* **Aim**
Your task is to quote, unchanged, only the lines from the one with "- BEAD_HEIGHT, high))" through the one with "from mathutils import Matrix, Vector", both ends included.

* **Given records**
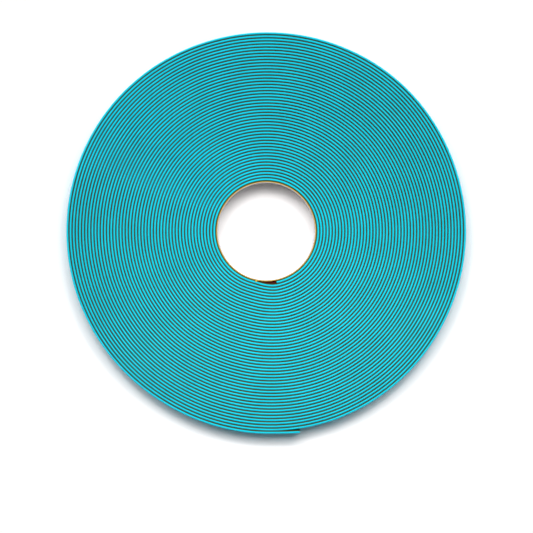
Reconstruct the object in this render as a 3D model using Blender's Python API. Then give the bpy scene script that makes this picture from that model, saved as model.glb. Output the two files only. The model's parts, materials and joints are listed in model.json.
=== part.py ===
"""A roll of cushioned grip tape for racket handles, wound with its release liner on a card core.

The roll lies on its side. The bore's axis is +Z, the lower side is at z = 0, and the origin is on the
axis there. The tape is wound outward anticlockwise as seen from above, so angles grow along it. Its
loose outer end is a chain of short links, hinged so that the end can be peeled off the roll.
Lengths are in metres and angles in degrees.
"""

import math

import bmesh
import bpy
from mathutils import Vector

# Core tube
BORE_RADIUS = 0.0381
INNER_PLY_THICKNESS = 0.0003
CORE_RADIUS = 0.03878
CORE_RECESS = 0.0002

# Tape and liner
TAPE_WIDTH = 0.018
TAPE_THICKNESS = 0.001855
LINER_THICKNESS = 0.00045
LINER_RECESS = 0.0005
LAYER_GAP = 0.00006
PITCH = LINER_THICKNESS + TAPE_THICKNESS + 2 * LAYER_GAP

# Winding
TURNS = 48
STEPS_PER_TURN = 24
START_RADIUS = CORE_RADIUS + LAYER_GAP
START_ANGLE = -78.5

# Each turn is nearly round, and then steps up over the tape's own start. From the core to the outside the
# step begins earlier, ends later and overshoots more. The bulges are (middle, half width, height outside).
STEP_BEFORE = 27
STEP_BEFORE_OUTSIDE = 50
STEP_AFTER = 10
STEP_AFTER_TURNS = 14
STEP_OVERSHOOT = 0.2
SETTLE_AFTER = 20
SETTLE_ANGLE = 35
BULGES = ((46, 26, 0.00045), (100, 45, -0.00068))

# Loose outer end
TAIL_LINKS = 8
LINK_ANGLE = 180 / STEPS_PER_TURN
TAIL_START_ANGLE = START_ANGLE - 60
TAIL_END_ANGLE = -80.5
END_LIFT = 0.001
LINK_GAP = 0.0003

# Wedge of glue that holds the tape's start
BEAD_ANGLES = (-98.5, -93.5, -87, -80.5)
BEAD_THIN = 0.0002
BEAD_THICK = 0.0017
BEAD_TOP_RECESS = 0.0008
BEAD_HEIGHT = 0.012

CYAN_FOAM = ("cyan_foam", (0.01, 0.5, 0.62), 0.55)
LINER_PAPER = ("liner_paper", (0.12, 0.05, 0.02), 0.7)
KRAFT_BOARD = ("kraft_board", (0.5, 0.31, 0.1), 0.85)
GREY_PAPER = ("grey_paper", (0.62, 0.61, 0.65), 0.8)
OCHRE_GLUE = ("ochre_glue", (0.42, 0.2, 0.03), 0.35)


def clear_scene():
    for obj in list(bpy.data.objects):
        bpy.data.objects.remove(obj, do_unlink=True)


def make_material(name, colour, roughness):
    material = bpy.data.materials.new(name)
    material.use_nodes = True
    shader = material.node_tree.nodes["Principled BSDF"]
    shader.inputs["Base Color"].default_value = (*colour, 1)
    shader.inputs["Roughness"].default_value = roughness
    shader.inputs["Metallic"].default_value = 0
    return material


def add_object(name, bm, look, parent=None):
    """The mesh as a named object, with its own material and its origin on its parent's."""
    bmesh.ops.recalc_face_normals(bm, faces=bm.faces)
    mesh = bpy.data.meshes.new(name)
    bm.to_mesh(mesh)
    bm.free()
    mesh.shade_smooth()
    mesh.set_sharp_from_angle(angle=math.radians(30))
    label, colour, roughness = look
    mesh.materials.append(make_material(f"{name}_{label}", colour, roughness))
    obj = bpy.data.objects.new(name, mesh)
    obj.parent = parent
    bpy.context.scene.collection.objects.link(obj)
    return obj


def polar(radius, angle, z=0.0):
    turn = math.radians(angle)
    return Vector((radius * math.cos(turn), radius * math.sin(turn), z))


def loft(sections, closed):
    """A tube through four-cornered sections, joined end to start if closed, else capped."""
    bm = bmesh.new()
    rings = [[bm.verts.new(corner) for corner in section] for section in sections]
    pairs = list(zip(rings, rings[1:]))
    if closed:
        pairs.append((rings[-1], rings[0]))
    else:
        bm.faces.new(rings[0])
        bm.faces.new(rings[-1])
    for ring, after in pairs:
        for corner in range(4):
            beside = (corner + 1) % 4
            bm.faces.new((ring[corner], ring[beside], after[beside], after[corner]))
    return bm


def wall_section(inner_radius, outer_radius, angle, low, high):
    return [
        polar(inner_radius, angle, low),
        polar(outer_radius, angle, low),
        polar(outer_radius, angle, high),
        polar(inner_radius, angle, high),
    ]


def add_core():
    """A card tube of two plies. Its facets are those of the first turn of tape."""
    low = CORE_RECESS
    high = TAPE_WIDTH - CORE_RECESS
    ply_radius = BORE_RADIUS + INNER_PLY_THICKNESS
    angles = [START_ANGLE + 360 * side / STEPS_PER_TURN for side in range(STEPS_PER_TURN)]
    ply = [wall_section(BORE_RADIUS, ply_radius, angle, low, high) for angle in angles]
    board = [wall_section(ply_radius + LAYER_GAP, CORE_RADIUS, angle, low, high) for angle in angles]
    add_object("core_inner_ply", loft(ply, closed=True), GREY_PAPER)
    add_object("core_board", loft(board, closed=True), KRAFT_BOARD)


def smoothstep(value):
    held = min(max(value, 0.0), 1.0)
    return held * held * (3 - 2 * held)


def bulge(angle):
    """How far the outermost turn stands out of round here."""
    total = 0.0
    for middle, half_width, height in BULGES:
        away = abs((angle - middle + 180) % 360 - 180)
        total += height * smoothstep(1 - away / half_width)
    return total


def layer_radius(turns):
    """The inner face of the liner this many turns from the start.

    It rises by one pitch at each step, where the strip passes over its own start. The height of the steps
    before this one is the whole part, and the nearest step adds its own share.
    """
    nearest = round(turns)
    outward = nearest / TURNS
    past_start = 360 * (turns - nearest)
    before = STEP_BEFORE + (STEP_BEFORE_OUTSIDE - STEP_BEFORE) * outward
    after = STEP_AFTER * (1 - math.exp(-nearest / STEP_AFTER_TURNS))
    stepped = smoothstep((past_start + before) / (before + after))
    settled = smoothstep((past_start - SETTLE_AFTER) / SETTLE_ANGLE)
    height = nearest - 1 + stepped * (1 + STEP_OVERSHOOT * outward * (1 - settled))
    return START_RADIUS + PITCH * height + outward * bulge(START_ANGLE + past_start)


def add_spiral(name, depth, thickness, recess, look):
    """A strip wound from the start to the loose end. depth is how far it is from the layer's inner face."""
    wound_turns = TURNS - (START_ANGLE - TAIL_START_ANGLE) / 360
    sections = []
    for step in range(round(wound_turns * STEPS_PER_TURN) + 1):
        turns = step / STEPS_PER_TURN
        inner_radius = layer_radius(turns) + depth
        angle = START_ANGLE + 360 * turns
        outer_radius = inner_radius + thickness
        sections.append(wall_section(inner_radius, outer_radius, angle, recess, TAPE_WIDTH - recess))
    add_object(name, loft(sections, closed=False), look)


def outer_face_radius(angle):
    """The outer face of the last turn of tape, where it lies on the turn below."""
    turns = TURNS + (angle - START_ANGLE) / 360
    return layer_radius(turns) + PITCH - LAYER_GAP


def tail_pivots():
    """Points on the outer face where the links meet, from the last wound turn to the free end.

    The links lie on the roll, apart from the last one's end, which springs off it a little.
    """
    angles = [TAIL_START_ANGLE + LINK_ANGLE * link for link in range(TAIL_LINKS)]
    points = [polar(outer_face_radius(angle), angle) for angle in angles]
    return points + [polar(outer_face_radius(TAIL_END_ANGLE) + END_LIFT, TAIL_END_ANGLE)]


def inward_offsets(points):
    """At each point, the step that lies one unit inside the links on both sides of it."""
    normals = []
    for here, after in zip(points, points[1:]):
        along = (after - here).normalized()
        normals.append(Vector((-along.y, along.x, 0)))
    before = [normals[0]] + normals
    behind = normals + [normals[-1]]
    return [(a + b) / (1 + a.dot(b)) for a, b in zip(before, behind)]


def add_link(name, points, offsets, link, depth, thickness, recess, look, pivot):
    """One straight link between two pivots, from depth to depth + thickness inside the outer face."""
    here, after = points[link], points[link + 1]
    begin = here + (after - here).normalized() * LINK_GAP
    sections = []
    for point, offset in ((begin, offsets[link]), (after, offsets[link + 1])):
        near = point + offset * depth - here
        far = point + offset * (depth + thickness) - here
        up = Vector((0, 0, 1))
        low = up * recess
        high = up * (TAPE_WIDTH - recess)
        sections.append([near + low, far + low, far + high, near + high])
    add_object(name, loft(sections, closed=False), look, parent=pivot)


def add_tail():
    """Links of tape and liner, each pair hung on an empty at its hinge."""
    points = tail_pivots()
    offsets = inward_offsets(points)
    previous = None
    for link in range(TAIL_LINKS):
        pivot = bpy.data.objects.new(f"tail_pivot_{link + 1}", None)
        pivot.empty_display_size = TAPE_WIDTH
        pivot.parent = previous
        pivot.location = points[link] - (points[link - 1] if previous else Vector())
        bpy.context.scene.collection.objects.link(pivot)
        add_link(
            f"tape_tail_link_{link + 1}", points, offsets, link, 0.0, TAPE_THICKNESS, 0.0, CYAN_FOAM, pivot
        )
        liner_depth = TAPE_THICKNESS + LAYER_GAP
        add_link(
            f"liner_tail_link_{link + 1}", points, offsets, link,
            liner_depth, LINER_THICKNESS, LINER_RECESS, LINER_PAPER, pivot,
        )
        previous = pivot


def add_glue_bead():
    """A bead that fills the wedge between the core and the place where the tape steps over its start."""
    inner_radius = CORE_RADIUS + LAYER_GAP
    high = TAPE_WIDTH - BEAD_TOP_RECESS
    sections = []
    for angle in BEAD_ANGLES:
        share = (angle - BEAD_ANGLES[0]) / (BEAD_ANGLES[-1] - BEAD_ANGLES[0])
        outer_radius = inner_radius + BEAD_THIN + (BEAD_THICK - BEAD_THIN) * share
        sections.append(wall_section(inner_radius, outer_radius, angle, high - BEAD_HEIGHT, high))
    add_object("core_glue_bead", loft(sections, closed=False), OCHRE_GLUE)


def main():
    clear_scene()
    add_core()
    add_glue_bead()
    add_spiral("release_liner_winding", 0.0, LINER_THICKNESS, LINER_RECESS, LINER_PAPER)
    add_spiral("tape_winding", LINER_THICKNESS + LAYER_GAP, TAPE_THICKNESS, 0.0, CYAN_FOAM)
    add_tail()


main()
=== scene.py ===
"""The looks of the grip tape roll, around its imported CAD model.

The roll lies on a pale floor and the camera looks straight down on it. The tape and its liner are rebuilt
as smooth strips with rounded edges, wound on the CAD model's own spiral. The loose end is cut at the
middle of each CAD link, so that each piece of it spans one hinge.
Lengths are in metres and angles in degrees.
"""

import json
import math

import bpy
import numpy as np
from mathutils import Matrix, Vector


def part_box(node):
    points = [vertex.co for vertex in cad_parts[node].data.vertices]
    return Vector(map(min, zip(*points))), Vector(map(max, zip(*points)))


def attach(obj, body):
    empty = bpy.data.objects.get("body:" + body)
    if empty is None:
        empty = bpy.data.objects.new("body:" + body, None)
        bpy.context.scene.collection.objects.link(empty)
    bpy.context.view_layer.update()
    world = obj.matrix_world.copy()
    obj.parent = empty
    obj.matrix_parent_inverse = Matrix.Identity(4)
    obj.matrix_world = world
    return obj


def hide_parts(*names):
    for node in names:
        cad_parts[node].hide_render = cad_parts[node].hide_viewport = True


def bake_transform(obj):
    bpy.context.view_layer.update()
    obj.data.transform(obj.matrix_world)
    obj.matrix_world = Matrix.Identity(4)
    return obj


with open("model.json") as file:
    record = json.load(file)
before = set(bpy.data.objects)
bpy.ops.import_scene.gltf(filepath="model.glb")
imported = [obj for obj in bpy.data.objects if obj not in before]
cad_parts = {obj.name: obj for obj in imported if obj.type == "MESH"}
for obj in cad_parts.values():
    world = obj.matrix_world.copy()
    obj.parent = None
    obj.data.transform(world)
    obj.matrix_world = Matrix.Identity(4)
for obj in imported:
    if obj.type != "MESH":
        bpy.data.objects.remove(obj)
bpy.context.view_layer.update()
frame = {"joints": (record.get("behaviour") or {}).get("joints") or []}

# The winding, as the CAD model has it: each turn steps up over the tape's own start, and the outermost ones
# stand out of round. The bulges are (middle, half width, height outside).
TURNS = 48
START_ANGLE = -78.5
STEP_BEFORE = 27
STEP_BEFORE_OUTSIDE = 50
STEP_AFTER = 10
STEP_AFTER_TURNS = 14
STEP_OVERSHOOT = 0.2
SETTLE_AFTER = 20
SETTLE_ANGLE = 35
BULGES = ((46, 26, 0.00045), (100, 45, -0.00068))
CORE_RADIUS = 0.03878
LAYER_GAP = 0.00006
TAPE_THICKNESS = 0.001855
LINER_THICKNESS = 0.00045
PITCH = LINER_THICKNESS + TAPE_THICKNESS + 2 * LAYER_GAP
START_RADIUS = CORE_RADIUS + LAYER_GAP
TAIL_END_ANGLE = -80.5
END_LIFT = 0.001
TAPE_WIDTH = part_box("tape_winding")[1].z
CORE_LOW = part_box("core_board")[0].z
CORE_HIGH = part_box("core_board")[1].z
HINGES = [np.array(joint["pos_m"][:2]) for joint in frame["joints"]]

# How finely the pieces are built
STATIONS_PER_TURN = 144
STATIONS_PER_LINK = 16
ROUND_STEPS = 5
CORE_STATIONS = 480
SEAM_HEIGHTS = 20
GLUE_STATIONS = 40
GLUE_SIDES = 20
SHARP_ANGLE = 50

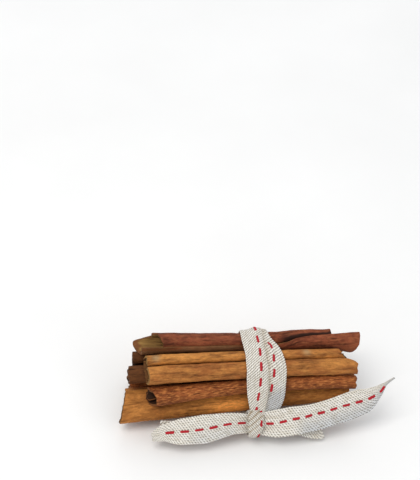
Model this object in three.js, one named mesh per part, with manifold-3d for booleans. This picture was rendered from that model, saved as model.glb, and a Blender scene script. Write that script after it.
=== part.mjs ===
// A bundle of rolled cinnamon bark sticks tied with one ribbon and a bow.
// Millimetres, +Z up, sticks along X, bow toward -Y, standing on z = 0.
import * as THREE from 'three';
import Module from 'manifold-3d';
import { mergeVertices } from 'three/addons/utils/BufferGeometryUtils.js';

const wasm = await Module();
wasm.setup();

// driving dimensions
const barkThick = 1.0;        // thickness of one layer of bark
const layerGap = 0.38;        // air between two layers of a roll
const axisHeight = 14;        // height of the bundle's axis over the floor
const stickStations = 8;      // rings along a stick
const arcStep = 36;           // degrees of a roll between two points
const stationX = [-40, 8, 40];  // left ends, the tie, right ends
const ribbonWide = 10;        // width of the ribbon
const ribbonThick = 0.6;      // thickness of the ribbon
const ribbonClear = 0.5;      // air between ribbon and sticks
const tieLift = 1.55;         // how far the bottom sticks bow up over the ribbon

const deg = Math.PI / 180;
const lerp = (a, b, t) => a + (b - a) * t;
const clamp01 = (t) => Math.min(1, Math.max(0, t));
const smooth = (a, b, t) => {
  const s = clamp01((t - a) / (b - a));
  return s * s * (3 - 2 * s);
};

// smooth uneven line from three sines, different for each seed
function wave(seed, t) {
  return 0.5 * Math.sin(t * 7.1 + seed * 1.7)
    + 0.3 * Math.sin(t * 15.3 + seed * 2.9)
    + 0.2 * Math.sin(t * 31.7 + seed * 4.3);
}

// value at x through three station values, a parabola in Lagrange form
function through(values, x) {
  const [a, b, c] = stationX;
  return values[0] * (x - b) * (x - c) / ((a - b) * (a - c))
    + values[1] * (x - a) * (x - c) / ((b - a) * (b - c))
    + values[2] * (x - a) * (x - b) / ((c - a) * (c - b));
}

const pitch = barkThick + layerGap;

// one roll of a double quill: from the middle of the back around its centre
// outward = +1 or -1 is the side, radius is that of the outermost turn
function rollPath(radius, turns, outward) {
  const half = radius - 0.75 * pitch + barkThick / 2 + layerGap / 2;
  const points = [];
  const count = Math.round(turns * 360 / arcStep);
  for (let i = 0; i <= count; i += 1) {
    const angle = i * arcStep * deg;
    const r = radius - pitch * angle / (2 * Math.PI);
    points.push({
      p: outward * (half + r * Math.sin(angle)),
      q: radius - r * Math.cos(angle),
      np: outward * Math.sin(angle),
      nq: -Math.cos(angle),
    });
  }
  return points;
}

// double quill: both edges of the bark rolled in on the same side
// p runs across the two rolls, q toward the groove between them
function doubleSection(stick) {
  const plus = rollPath(stick.radii[0], stick.turns[0], 1);
  const minus = rollPath(stick.radii[1], stick.turns[1], -1);
  const mid = (stick.radii[0] + stick.radii[1]) / 2;
  const across = (Math.max(...plus.map((a) => a.p)) + Math.min(...minus.map((a) => a.p))) / 2;
  const points = [...minus.reverse(), { p: 0, q: 0, np: 0, nq: -1 }, ...plus];
  return () => points.map((a) => ({ ...a, p: a.p - across, q: a.q - mid }));
}

// single roll: a spiral from its free outer edge inward
function singleSection(stick) {
  const count = Math.round(stick.turns * 360 / arcStep);
  const step = stick.pitch ?? pitch;
  return (x) => {
    const open = stick.openShift ? stick.openShift(x) : 0;
    const points = [];
    for (let i = 0; i <= count; i += 1) {
      const t = i / count;
      const turn = t * stick.turns * 360 + open * (1 - t);
      const r = stick.radius - step * turn / 360
        + (stick.flare ? stick.flare(x, t) : 0);
      const angle = (stick.edgeAngle + stick.wind * turn) * deg;
      // p and q swapped to world Y and Z by a face angle of 90 degrees
      points.push({
        p: r * Math.cos(angle),
        q: r * Math.sin(angle),
        np: Math.cos(angle),
        nq: Math.sin(angle),
      });
    }
    return points;
  };
}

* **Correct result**
        sections.append(wall_section(inner_radius, outer_radius, angle, high - BEAD_HEIGHT, high))
    add_object("core_glue_bead", loft(sections, closed=False), OCHRE_GLUE)


def main():
    clear_scene()
    add_core()
    add_glue_bead()
    add_spiral("release_liner_winding", 0.0, LINER_THICKNESS, LINER_RECESS, LINER_PAPER)
    add_spiral("tape_winding", LINER_THICKNESS + LAYER_GAP, TAPE_THICKNESS, 0.0, CYAN_FOAM)
    add_tail()


main()
=== scene.py ===
"""The looks of the grip tape roll, around its imported CAD model.

The roll lies on a pale floor and the camera looks straight down on it. The tape and its liner are rebuilt
as smooth strips with rounded edges, wound on the CAD model's own spiral. The loose end is cut at the
middle of each CAD link, so that each piece of it spans one hinge.
Lengths are in metres and angles in degrees.
"""

import json
import math

import bpy
import numpy as np
from mathutils import Matrix, Vector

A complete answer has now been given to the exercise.